Tuesday, November 30, 2010

I need to write something that doesn't include the word "ribozyme"

Oh, it is good to be back.  My proposal is submitted and absolute rubbish, the result of my seriously underestimating the breadth of the assignment.  In that manner, though, it was a good experience, and I will (should) know enough to shape my shit up come next semester when I have to do the entire thing over again.

What remains in this semester: GRADING, second Core exam, GRADING, proposal critiques, lab exam proctoring, and GRADING.  I do not believe I have mentioned much about the lab I have been TAing, but the teacher, Kristen, has missed almost the entirety of the second half of the semester due to health problems.  Consequently, I more or less have been running the lab, which continues to be somewhat of a trial by fire, but I cannot say that I am not enjoying it on a significant level.  It is rather satisfying to be somewhat useful in a position of authority, and by far the most annoying part is the grading.

Another thing I am discovering that I like quite a bit is getting in front of people and talking--the more unprepared, the better.  Despite the ineptness in casual social situations into which I still find myself sometimes lapsing, predominantly when I have not imbibed enough, I am surprisingly comfortable with public speaking.  Well, I guess it is not that surprising, as I did tend to be pretty unashamed for presentations in elementary and high school.  I dressed up as Sam Houston and did the Texan accent (twice!).  I used Chips Ahoy cookies to illustrate the importance of black soldiers during the Civil War.  I was the voice of God.  I tore off my toga as Hephaestus.  I did a terrible impersonation of JFK.  I am completely certain I cannot act for shit, but I wonder sometimes if I should have at least tried some theatre.

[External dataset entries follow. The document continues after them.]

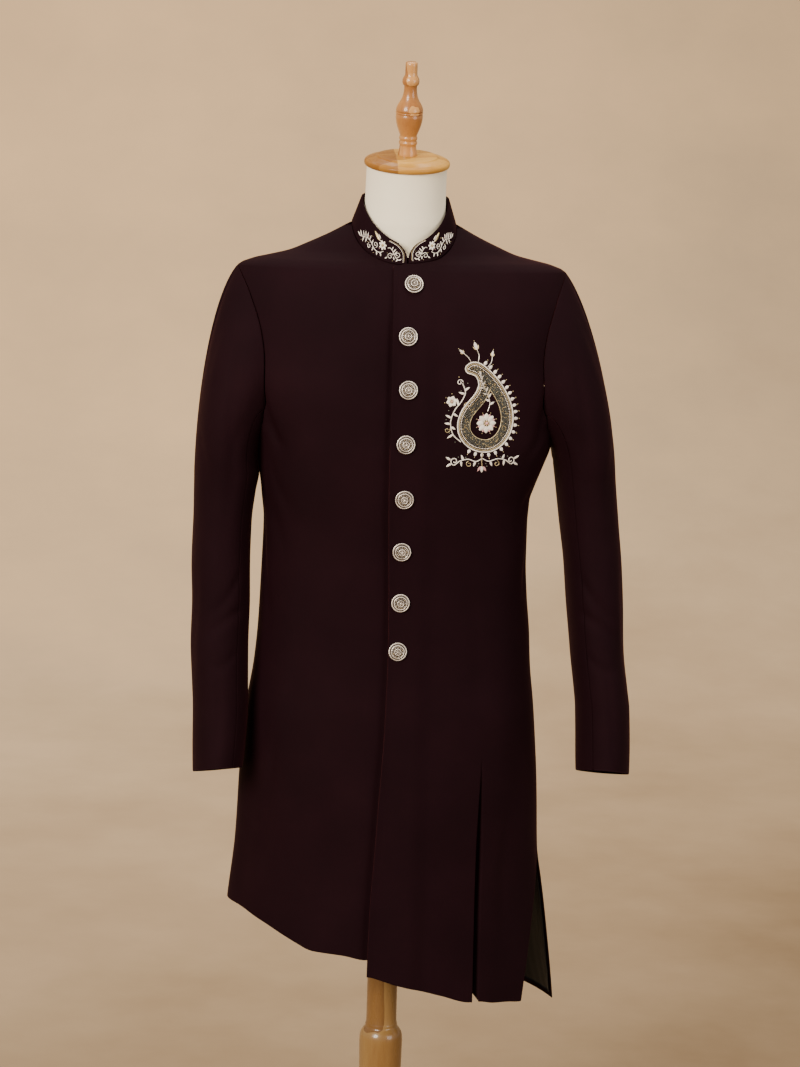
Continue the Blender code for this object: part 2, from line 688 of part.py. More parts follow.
def collar():
    """The stand collar: a band from one front end round the neck to the other."""
    back_turns = math.pi / 2 * (1 + PANEL_COLUMNS)
    half = np.concatenate([COLLAR_END_TURNS, NECK_TURNS, back_turns])
    psi = np.concatenate([-half[:-1], half[::-1]])
    base, normals = neckline(psi)
    ahead = neckline(psi + 0.01)[0] - neckline(psi - 0.01)[0]
    base = base + away_from_panel(base, ahead, normals, np.array([0, 0, 1.6])) * COLLAR_GAP
    base = base + normals * np.where(psi > 0, lap_lift(base[:, 0], base[:, 2]), 0)[:, None]
    top = collar_top(psi)
    from_end = (np.abs(psi) - COLLAR_END_TURNS[0]) * NECK_HALF
    curve = np.clip(COLLAR_CORNER - from_end, 0, COLLAR_CORNER)
    lost = COLLAR_CORNER - np.sqrt(COLLAR_CORNER**2 - curve**2)
    height = 1 - lost / np.linalg.norm(top - base, axis=-1)
    outer = np.array([base + (top - base) * (height * share)[:, None] for share in (1, 0.66, 0.33, 0)])
    around = np.gradient(outer, axis=1)
    up = (top - base)[None]
    normals = unit(np.cross(up + 0 * around, around))
    return outer, outer - normals * COLLAR_THICK


def form_ring(z, angles):
    """One level of the dress form: the inside of the coat, or its neck where that is wider."""
    clear = CLOTH + FORM_CLEAR.at(z, "clear")
    points = skin(angles, z) - skin_normal(angles, z) * clear
    if z < ARM_MIDDLE:
        points[:, 2] = z
    side = FORM_SIDE.at(z, "half")
    points[:, 0] = np.clip(points[:, 0], -side, side)
    if z < NECK_PIT:
        return points
    middle = neck_middle(z)
    bearing = np.arctan2(points[:, 0], middle - points[:, 1])
    reach = np.hypot(points[:, 0], points[:, 1] - middle)
    across = np.sin(bearing) / (FORM_NECK_HALF + FORM_NECK_WIDEN)
    along = np.cos(bearing) / (FORM_NECK_DEPTH + FORM_NECK_WIDEN)
    neck = 1 / np.hypot(across, along)
    height = np.where(neck > reach, z, points[:, 2])
    reach = np.maximum(reach, neck)
    return np.stack([reach * np.sin(bearing), middle - reach * np.cos(bearing), height], axis=-1)


def neck_middle(z):
    """Where the form's neck, which leans forward, has its middle at a height."""
    return -max(z - FORM_NECK_FOOT, 0) * math.tan(NECK_TILT)


def neck_ring(z, bearings, widen):
    """One level of the form's neck, which leans and tilts forward towards its top."""
    share = (z - FORM_NECK_FOOT) / (FORM_NECK_TOP - FORM_NECK_FOOT)
    middle = neck_middle(z)
    x = (FORM_NECK_HALF + widen) * np.sin(bearings)
    y = middle - (FORM_NECK_DEPTH + widen) * np.cos(bearings)
    return np.stack([x, y, z + (y - middle) * math.tan(NECK_TILT * share)], axis=-1)


def dress_form():
    angles = np.radians(np.arange(FORM_COLUMNS) * 360 / FORM_COLUMNS)
    torso = [FORM_BOTTOM, 0.90, 0.98, 1.06, 1.13, 1.18, 1.23, 1.30, 1.37, 1.41, 1.43, 1.445, 1.4545, 1.460,
             1.466, 1.4765, 1.490, 1.499]
    rings = [form_ring(z, angles) for z in torso]
    start = np.unwrap(np.arctan2(rings[-1][:, 0], neck_middle(torso[-1]) - rings[-1][:, 1]))
    for z, widen, even in NECK_RINGS:
        rings.append(neck_ring(z, start + (angles - start) * even, widen))
    return np.array(rings)


def new_material(name, colour, roughness, metallic=0.0):
    material = bpy.data.materials.new(name)
    material.use_nodes = True
    shader = material.node_tree.nodes["Principled BSDF"]
    shader.inputs["Base Color"].default_value = (*colour, 1)
    shader.inputs["Roughness"].default_value = roughness
    shader.inputs["Metallic"].default_value = metallic
    material.diffuse_color = (*colour, 1)
    return material


def place(name, mesh, material, collection):
    built = bpy.data.objects.new(name, mesh)
    mesh.materials.append(material)
    mesh.shade_smooth()
    mesh.set_sharp_from_angle(angle=math.radians(50))
    collection.objects.link(built)
    return built


def add_sheet(name, sheet, material, collection):
    """Builds a cloth piece: its outer and inner surface, joined round their edges."""
    outer, inner = sheet
    rows, columns, _ = outer.shape
    shape = bmesh.new()
    faces = [[[shape.verts.new(point) for point in row] for row in side] for side in (outer, inner)]
    for side in faces:
        for row in range(rows - 1):
            for column in range(columns - 1):
                shape.faces.new((side[row][column], side[row + 1][column], side[row + 1][column + 1],
                                 side[row][column + 1]))
    rim = [(0, column) for column in range(columns)]
    rim += [(row, columns - 1) for row in range(1, rows)]
    rim += [(rows - 1, column) for column in range(columns - 2, -1, -1)]
    rim += [(row, 0) for row in range(rows - 2, 0, -1)]
    for (row, column), (next_row, next_column) in zip(rim, rim[1:] + rim[:1]):
        shape.faces.new((faces[0][row][column], faces[0][next_row][next_column],
                         faces[1][next_row][next_column], faces[1][row][column]))
    return add_solid(name, shape, material, collection)


def add_loft(name, rings, material, collection):
    """Builds a solid through closed rings, with flat ends."""
    shape = bmesh.new()
    levels = [[shape.verts.new(point) for point in ring] for ring in rings]
    for lower, upper in zip(levels, levels[1:]):
        for here in range(len(lower)):
            after = (here + 1) % len(lower)
            shape.faces.new((lower[here], lower[after], upper[after], upper[here]))
    shape.faces.new(levels[0][::-1])
    shape.faces.new(levels[-1])
    return add_solid(name, shape, material, collection)


def add_solid(name, shape, material, collection):
    bmesh.ops.recalc_face_normals(shape, faces=shape.faces)
    mesh = bpy.data.meshes.new(name)
    shape.to_mesh(mesh)
    shape.free()
    return place(name, mesh, material, collection)


def add_turned(name, profile, sides, material, collection):
    """Builds a turned piece from a profile that runs down its outer side."""
    mesh = bpy.data.meshes.new(name)
    points = [(radius, 0, height) for radius, height in profile]
    mesh.from_pydata(points, [(i, i + 1) for i in range(len(points) - 1)], [])
    built = place(name, mesh, material, collection)
    screw = built.modifiers.new("Turn", "SCREW")
    screw.steps = sides
    screw.render_steps = sides
    screw.use_merge_vertices = True
    screw.merge_threshold = 0.0001
    screw.use_smooth_shade = True
    return built


def add_buttons(material, collection):
    """Seats each button flat on the overlap, turned to the cloth's own slope."""
    for number, (z, x) in enumerate(zip(BUTTONS.key[::-1], BUTTONS.columns["x"][::-1]), start=1):
        angle = front_angle(x, z)
        normal = skin_normal(angle, z)
        seat = skin(angle, z) + normal * (PLACKET.at(z, "lap") + folds(angle, z) + BUTTON_GAP)
        button = add_turned(f"button_{number}", BUTTON_DOME, BUTTON_SIDES, material, collection)
        button.location = seat
        button.rotation_euler = (math.acos(normal[2]), 0, math.atan2(normal[0], -normal[1]))


def add_stand(wood, collection):
    top = np.array([0, -(FORM_NECK_TOP - FORM_NECK_FOOT) * math.tan(NECK_TILT), FORM_NECK_TOP])
    up = np.array([0, -math.sin(NECK_TILT), math.cos(NECK_TILT)])
    cap = add_turned("neck_cap", CAP_PROFILE, 32, wood, collection)
    cap.location = top + up * SEAM_GAP
    finial = add_turned("finial", FINIAL, 16, wood, collection)
    finial.location = top + up * (CAP_PROFILE[0][1] + SEAM_GAP)
    for piece in (cap, finial):
        piece.rotation_euler = (NECK_TILT, 0, 0)
    add_turned("pole", POLE_PROFILE, 20, wood, collection)
    add_turned("base", BASE_PROFILE, 40, wood, collection)


def main():
    for item in list(bpy.data.objects):
        bpy.data.objects.remove(item, do_unlink=True)
    collection = bpy.data.collections.new("sherwani_coat_on_dress_form")
    bpy.context.scene.collection.children.link(collection)

    suiting = new_material("suiting", (0.016, 0.0045, 0.0055), 0.85)
    satin = new_material("satin_lining", (0.012, 0.016, 0.035), 0.4)
    silver_metal = new_material("silver_metal", (0.52, 0.48, 0.40), 0.35, 0.8)
    form_cloth = new_material("form_cloth", (0.72, 0.66, 0.55), 0.9)
    wood = new_material("wood", (0.55, 0.33, 0.15), 0.4)

    add_sheet("front_left", front_left(), suiting, collection)
    add_sheet("front_right", front_right(), suiting, collection)
    add_sheet("back_left", back(1), suiting, collection)
    add_sheet("back_right", back(-1), suiting, collection)
    add_sheet("lining_vent", lining_vent(), satin, collection)
    for side, word in ((1, "left"), (-1, "right")):
        top_columns = round((2 * math.pi - UNDER_TO + UNDER_FROM) / (2 * math.pi) * SLEEVE_COLUMNS)
        under_columns = SLEEVE_COLUMNS - top_columns
        top = sleeve(side, UNDER_TO - 2 * math.pi, UNDER_FROM, top_columns)
        under = sleeve(side, UNDER_FROM, UNDER_TO, under_columns)
        add_sheet(f"sleeve_{word}_top", top, suiting, collection)
        add_sheet(f"sleeve_{word}_under", under, suiting, collection)
    add_sheet("collar", collar(), suiting, collection)
    add_buttons(silver_metal, collection)
    add_loft("dress_form", dress_form(), form_cloth, collection)
    add_stand(wood, collection)


main()
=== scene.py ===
"""Looks of a men's sherwani coat buttoned on a limbless dress form with a turned wooden stand.

Metres, +Z up. The origin is on the floor under the pole, the coat's front faces -Y, and the
wearer's left is +X. Every cloth piece is a thin shell on the same surfaces as its solid, with
its creases given one by one. Embroidery, beads and the buttons' cords are meshes of their own.
"""

import math
import random

import bpy
import numpy as np
from mathutils import Matrix, Vector


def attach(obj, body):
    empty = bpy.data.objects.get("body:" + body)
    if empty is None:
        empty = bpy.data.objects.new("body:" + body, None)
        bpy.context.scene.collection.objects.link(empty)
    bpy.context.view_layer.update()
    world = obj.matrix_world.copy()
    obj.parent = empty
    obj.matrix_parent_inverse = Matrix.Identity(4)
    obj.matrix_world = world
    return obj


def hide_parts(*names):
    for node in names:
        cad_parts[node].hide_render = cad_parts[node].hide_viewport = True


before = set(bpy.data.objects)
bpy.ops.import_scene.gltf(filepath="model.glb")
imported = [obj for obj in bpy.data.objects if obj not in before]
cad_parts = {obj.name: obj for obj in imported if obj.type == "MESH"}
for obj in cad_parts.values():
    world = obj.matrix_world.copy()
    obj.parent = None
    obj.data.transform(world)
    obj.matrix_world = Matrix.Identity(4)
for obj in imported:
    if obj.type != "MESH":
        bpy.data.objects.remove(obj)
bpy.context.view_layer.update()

CLOTH = 0.0020
EDGE_ROUND = 0.00045
SEAM_GAP = 0.0003
HALF_SEAM = SEAM_GAP / 2

# Heights of the coat's landmarks
NECK_PIT = 1.4530
LAP_TOP = 1.4495
NECK_SIDE = 1.5060
VENT_TOP = 0.6430
PLEAT_TOP = 0.7850

# Mean heights of the slanted hems, at which a panel's lower rows are aimed
LEFT_HEM = 0.4550
RIGHT_HEM = 0.5400
BACK_HEM = 0.4500

# The armhole is an ellipse laid on the body surface round its side line
ARM_MIDDLE = 1.3250
ARM_HALF = 0.1200
ARM_SPREAD_FRONT = math.radians(35)
ARM_SPREAD_BACK = math.radians(32)

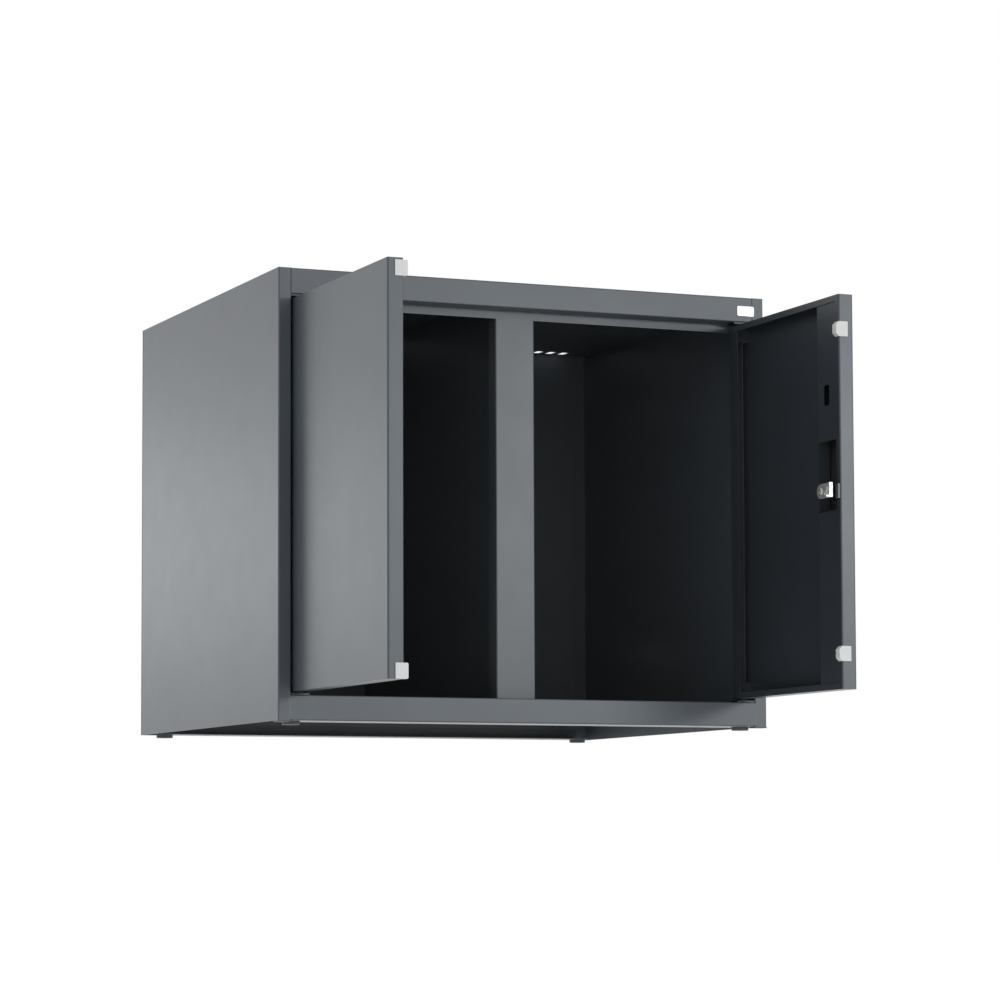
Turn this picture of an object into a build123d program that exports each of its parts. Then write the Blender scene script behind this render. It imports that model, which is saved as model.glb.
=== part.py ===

Winter is here in Boulder.  It snowed a few weeks ago, when the trees still had their autumn leaves, and it was amazing to see the white snow layering the browngreen grass and yelloworangered leaves.  I finally bought a new coat, which I get to pick up tomorrow--it is going to be the most exciting thing I do this week.  I also finally have a hat and scarf here, so toasty times have arrived.

Walking home today, I saw Orion looming low and imposingly.  Seriously, my favorite optical illusion is that one which makes the moon and constellations appear so much larger when they are close to the horizon.  It allows moments when I feel insignificant, frightened, and happy all at once.  It is much like being in love, as tawdry as that statement now looks.

Unless I manage to write about 35000 words in the next 50 minutes, I am going to fail NaNoWriMo.  Again.  BUT, I am so so so glad I have something that I can continue to write, and I plan on it.